The Dunce’s Corner
It was with horror that I read the news about Ron E., the man who recently murdered his roommate under the influence of ayahuasca. It didn’t happen during a ceremony, at least not a professionally guided ceremony. Ron E. had prepared the drink himself. In his housemate, who had drunk nothing of the drink and was just sleeping, he suddenly saw the devil.
I participated in about ten ceremonies, all ten with a very experienced guide. I would never try it without such guidance. I know how deep you can go, how dark it can get. But also: how beneficial it can be, how wonderful.
The death of the housemate is terrible, and Ron E.’s life will never be the same again. His fate is also tragic. Obviously it was not smart of him to get involved with ayahuasca on his own. God knows what else was going on with him. Maybe there were underlying psychological issues, or he was on medication.
As far as I know there is one other death case known in the Netherlands that involved ayahuasca. That too was a poorly organized ceremony, and also with a dubious organization. One of the participants took off and walked dazed onto the highway. However, my disgust regarding these two cases goes beyond the personal tragedies involved. Because I know how the political world reacts to these cases: ayahuasca is dangerous and should be banned, its use must be punished more severely. The incidents are proof of this.
‘It’s painful to see how policymakers place ayahuasca in the dunce’s corner without any sense of perspective’
It makes me furious. I know how good ayahuasca can be. I have seen people cry after a ceremony, with tears of gratitude. It’s painful to see how policymakers – almost always frightened laymen- without any sense of perspective place this thousands of years old substance into the dunce’s corner.
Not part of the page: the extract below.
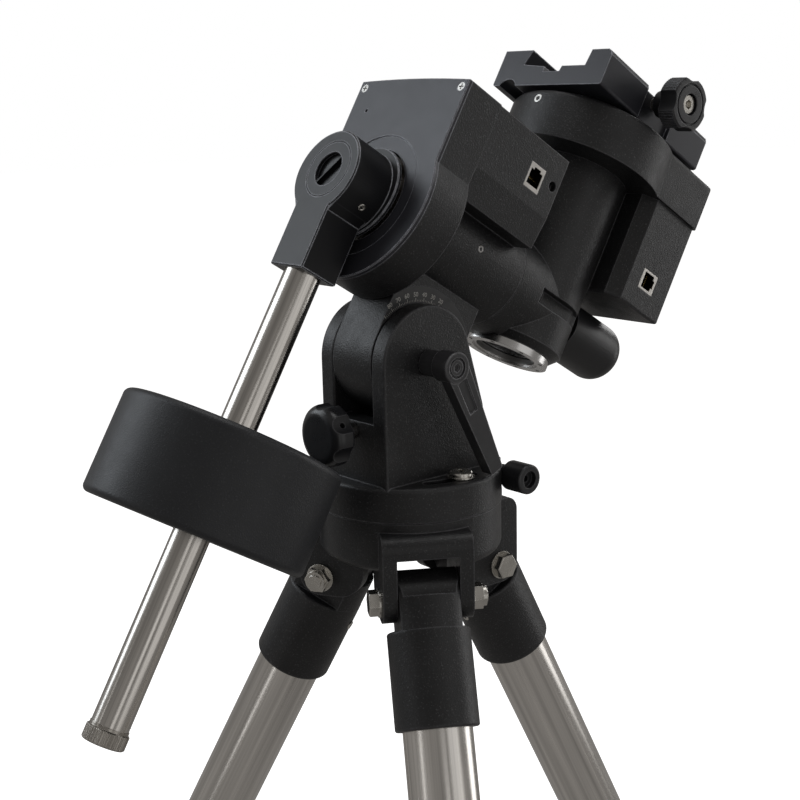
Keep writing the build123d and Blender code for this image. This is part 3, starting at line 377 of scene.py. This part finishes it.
TH0, STEP = 93.0, 10.2
for k in range(-20, 21):
    th = TH0 + k * STEP / 5
    if not 48 < th < 134:
        continue
    mark(th, 0.0319, 0.0339 if k % 5 == 0 else 0.0329, 0.00032 if k % 5 == 0 else 0.00022)
add_piece("latitude_marks", mv, mf, PAINT, "ra_housing")
for k, figure in zip(range(-3, 4), ("80", "70", "60", "50", "40", "30", "20")):
    th = TH0 + k * STEP
    cu = bpy.data.curves.new("figure", "FONT")
    cu.body = figure
    cu.size = 0.0034
    cu.align_x = "CENTER"
    cu.extrude = 0.00005
    tmp = bpy.data.objects.new("figure", cu)
    scene.collection.objects.link(tmp)
    bpy.context.view_layer.update()
    me = bpy.data.meshes.new_from_object(tmp.evaluated_get(bpy.context.evaluated_depsgraph_get()))
    bpy.data.objects.remove(tmp)
    q = math.radians(th)
    tx, ty, tz = Vector((0, math.sin(q), math.cos(q))), Vector((0, -math.cos(q), math.sin(q))), Vector((1, 0, 0))
    org = on_side(th, 0.0347)
    me.transform(Matrix(((tx.x, ty.x, tz.x, XS + 0.00004), (tx.y, ty.y, tz.y, org.y), (tx.z, ty.z, tz.z, org.z), (0, 0, 0, 1))))
    o = bpy.data.objects.new("latitude_figure_%d" % (k + 4), me)
    o.data.materials.clear()
    o.data.materials.append(PAINT)
    scene.collection.objects.link(o)
    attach(o, "ra_housing")

# set screws
BR, DK = mats["zinc_steel"], mats["steel"]
# on the round boss of the holder, where the line of sight through that place meets its surface
sight = (ra(12.15, -11.4, 79.0) - loc).normalized()
rel = loc - RA_O
e0, t0, e1, t1 = rel.dot(E_AX), rel.dot(U_AX), sight.dot(E_AX), sight.dot(U_AX)
qa, qb, qc = e1 * e1 + t1 * t1, 2 * (e0 * e1 + t0 * t1), e0 * e0 + t0 * t0 - 0.0239 ** 2
hit = loc + sight * ((-qb - math.sqrt(qb * qb - 4 * qa * qc)) / (2 * qa))
boss_n = (E_AX * (hit - RA_O).dot(E_AX) + U_AX * (hit - RA_O).dot(U_AX)).normalized()
socket_screw("holder_set_screw", hit + boss_n * 0.0003, boss_n, 0.0021, 0.0014, 0.00105, "ra_axis", BR)
q = math.atan2(1.02, 31.98)
tube_n = (E_AX * math.cos(q) + U_AX * math.sin(q)).normalized()
socket_screw("housing_set_screw", ra(31.98, 1.02, 8.16) + tube_n * 0.0001, tube_n, 0.0021, 0.0012, 0.0010, "ra_housing", DK)
socket_screw("dec_head_screw", ra(-0.7, 109.8, -17.7) + A_AX * 0.0001, A_AX, 0.0028, 0.0012, 0.0013, "ra_axis", special["plate_screws"])
for n, az in ((1, 58.1), (2, 178.1), (3, 298.1)):
    d, b_ = math.radians(az), math.radians(27.4)
    rad = Vector((math.sin(d), -math.cos(d), 0))
    down = rad * math.sin(b_) + Vector((0, 0, -math.cos(b_)))
    inward = Vector((-rad.y, rad.x, 0)).cross(down).normalized()
    piv = rad * 0.0467 + Vector((0, 0, 0.615))
    socket_screw("socket_screw_%d" % n, piv + down * 0.0307 + inward * 0.0236, inward, 0.0029, 0.0016, 0.0014, "leg_%d" % n, BR)

# spring contacts inside the two modular sockets
GOLD = surface("contact_gold", (0.62, 0.46, 0.17), 0.22, metallic=1.0, grain=3000, bump=0.05, depth=0.00002, mottle=0.1, bevel=0.00005)


def strip(pts, width, side):
    """A bent strip of sheet metal along pts, as wide as width across side."""
    vs, fs = [], []
    th = 0.00016
    for i, p in enumerate(pts):
        d_ = (pts[min(i + 1, len(pts) - 1)] - pts[max(i - 1, 0)]).normalized()
        nrm = d_.cross(side).normalized()
        for a_, b_ in ((-1, -1), (1, -1), (1, 1), (-1, 1)):
            vs.append(p + side * (a_ * width / 2) + nrm * (b_ * th / 2))
    for i in range(len(pts) - 1):
        for k in range(4):
            l = (k + 1) % 4
            fs.append((4 * i + k, 4 * i + l, 4 * i + 4 + l, 4 * i + 4 + k))
    fs.append((0, 1, 2, 3))
    m_ = 4 * (len(pts) - 1)
    fs.append((m_, m_ + 3, m_ + 2, m_ + 1))
    return vs, fs


def contacts(name, body, place, count, pitch):
    vs, fs = [], []
    for i in range(count):
        off = (i - (count - 1) / 2) * pitch
        pts, side = place(off)
        v_, f_ = strip(pts, pitch * 0.00045, side)
        fs += [tuple(len(vs) + k for k in f) for f in f_]
        vs += v_
    add_piece(name, vs, fs, GOLD, body)


contacts("hand_control_contacts", "ra_housing", lambda o_: ([ra(37.2, 50.6, 2.0 + o_), ra(39.5, 50.0, 2.0 + o_), ra(41.6, 48.2, 2.0 + o_), ra(42.4, 46.9, 2.0 + o_)], A_AX), 8, 1.02)
contacts("dec_contacts", "ra_axis", lambda o_: ([ra(37.2, 41.0 + o_, -122.2 + 4.0), ra(39.5, 41.0 + o_, -117.9), ra(41.6, 41.0 + o_, -116.2), ra(42.4, 41.0 + o_, -115.2)], U_AX), 6, 1.2)

# ------------------------------------------------------------------ studio
AMBIENT = 0.235
def flat_mat(name, color, rough=0.9):
    m, nt, b = new_mat(name)
    tc = nt.nodes.new("ShaderNodeTexCoord").outputs["Object"]
    nt.links.new(mix_col(nt, tex_noise(nt, tc, 3.0), tuple(c * 0.985 for c in color), color), b.inputs["Base Color"])
    b.inputs["Roughness"].default_value = rough
    return m


def sheet(name, size, place, mat):
    me = bpy.data.meshes.new(name)
    h = size / 2
    me.from_pydata([(-h, -h, 0), (h, -h, 0), (h, h, 0), (-h, h, 0)], [], [(0, 1, 2, 3)])
    o = bpy.data.objects.new(name, me)
    o.data.materials.append(mat)
    scene.collection.objects.link(o)
    o.matrix_world = place
    return o


floor_mat = flat_mat("floor_white", (0.90, 0.90, 0.90))
fb = [n for n in floor_mat.node_tree.nodes if n.type == "BSDF_PRINCIPLED"][0]
fb.inputs["Emission Color"].default_value = (1, 1, 1, 1)
fb.inputs["Emission Strength"].default_value = 0.87
fb.inputs["Specular IOR Level"].default_value = 0.1
floor = sheet("floor", 30, Matrix.Translation((0, 0, -0.0002)), floor_mat)
# the floor and the sky are white to the eye, and the object is lit by the soft boxes
floor.visible_diffuse = False
floor.visible_glossy = False

world = bpy.data.worlds.new("studio")
world.use_nodes = True
wt = world.node_tree
bg = wt.nodes["Background"]
lp = wt.nodes.new("ShaderNodeLightPath")
wm = wt.nodes.new("ShaderNodeMix")
wm.data_type = "FLOAT"
wt.links.new(lp.outputs["Is Camera Ray"], wm.inputs["Factor"])
wm.inputs[2].default_value = AMBIENT
wm.inputs[3].default_value = 1.0
wc = wt.nodes.new("ShaderNodeMix")
wc.data_type = "RGBA"
wt.links.new(lp.outputs["Is Camera Ray"], wc.inputs["Factor"])
wc.inputs[6].default_value = (1.0, 0.965, 0.93, 1)
wc.inputs[7].default_value = (1, 1, 1, 1)
wt.links.new(wc.outputs[2], bg.inputs[0])
wt.links.new(wm.outputs[0], bg.inputs[1])
scene.world = world


def area(name, pos, aim, size, size_y, level, color=(1, 1, 1)):
    """A soft box of the given brightness."""
    d = bpy.data.lights.new(name, "AREA")
    d.shape = "RECTANGLE"
    d.size, d.size_y = size, size_y
    d.energy = level * math.pi * size * size_y
    d.color = color
    o = bpy.data.objects.new(name, d)
    scene.collection.objects.link(o)
    o.location = pos
    o.rotation_euler = (Vector(aim) - Vector(pos)).to_track_quat("-Z", "Y").to_euler()
    o.visible_camera = False
    return o


MID = Vector((0, 0, 0.72))


def around(deg_right, height, dist):
    """A place deg_right degrees to the right of the camera, seen from above."""
    q = math.radians(deg_right)
    h = Vector((math.sin(AZ), -math.cos(AZ), 0))
    return Vector((0, 0, height)) + (h * math.cos(q) + right * math.sin(q)) * dist


area("key", around(-104, 1.75, 1.9), MID, 1.1, 1.5, 3.0, (0.88, 0.94, 1.0))
area("side", around(50, 0.95, 2.2), MID, 1.4, 2.2, 0.50)
area("side_back", around(108, 0.85, 2.2), MID, 0.8, 1.8, 1.7)
area("front_strip", around(14, 0.7, 2.6), MID, 0.6, 2.2, 0.6)
area("edge_strip", around(-62, 0.6, 2.4), MID, 0.22, 2.0, 1.2)
area("top", (0.05, 0.15, 2.3), MID, 1.0, 1.0, 2.2)
area("rim", around(150, 1.5, 2.2), MID, 0.8, 1.2, 3.0)

scene.view_settings.view_transform = "Standard"
scene.view_settings.look = "None"
scene.view_settings.exposure = 0.0
scene.view_settings.gamma = 1.0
And of course what strikes the most is the hypocrisy. Alcohol is advertised and sold in supermarkets. I could interrupt the writing of this column to come up with some statistics, but that would only illustrate what everyone in fact already knows: the annual number of assaults, murders and fatal accidents under the influence of alcohol runs into the dozens, so not hundreds.
It makes me hopeless. It’s the year 2021, and we still didn’t make the progress we should have, we are still not able and willing to look at psychedelics objectively and with an open mind. Yes, a number of university hospitals do research on psilocybin, which is great, but the general emotion is one of fear, to look away and most of all to hide. That is a shame, because right now we are ready for change. The climate, interpersonal contact, materialism; psychedelics can help us with that.
But we are also responsible. We can continue to appeal to the world outside, to politics, but we also have to look at ourselves. Tragedies like the two above can be avoided. Ayahuasca is a serious medicine, we have to treat it seriously. Every negative news report means three steps back. That’s not fair, but it is reality.
Henk van Straten
WHO IS HENK VAN STRATEN?
Writer, journalist and columnist Henk van Straten writes for Volkskrant Magazine, De Correspondent and Das Magazin, among others. You can also read his pleasantly understated prose and sharp view of life in his books, including Wij zeggen hier niet halfbroer and Berichten uit het tusssenhuisje. Henk’s latest book is called Ernest Hemingway is gecanceld and was published in December 2020.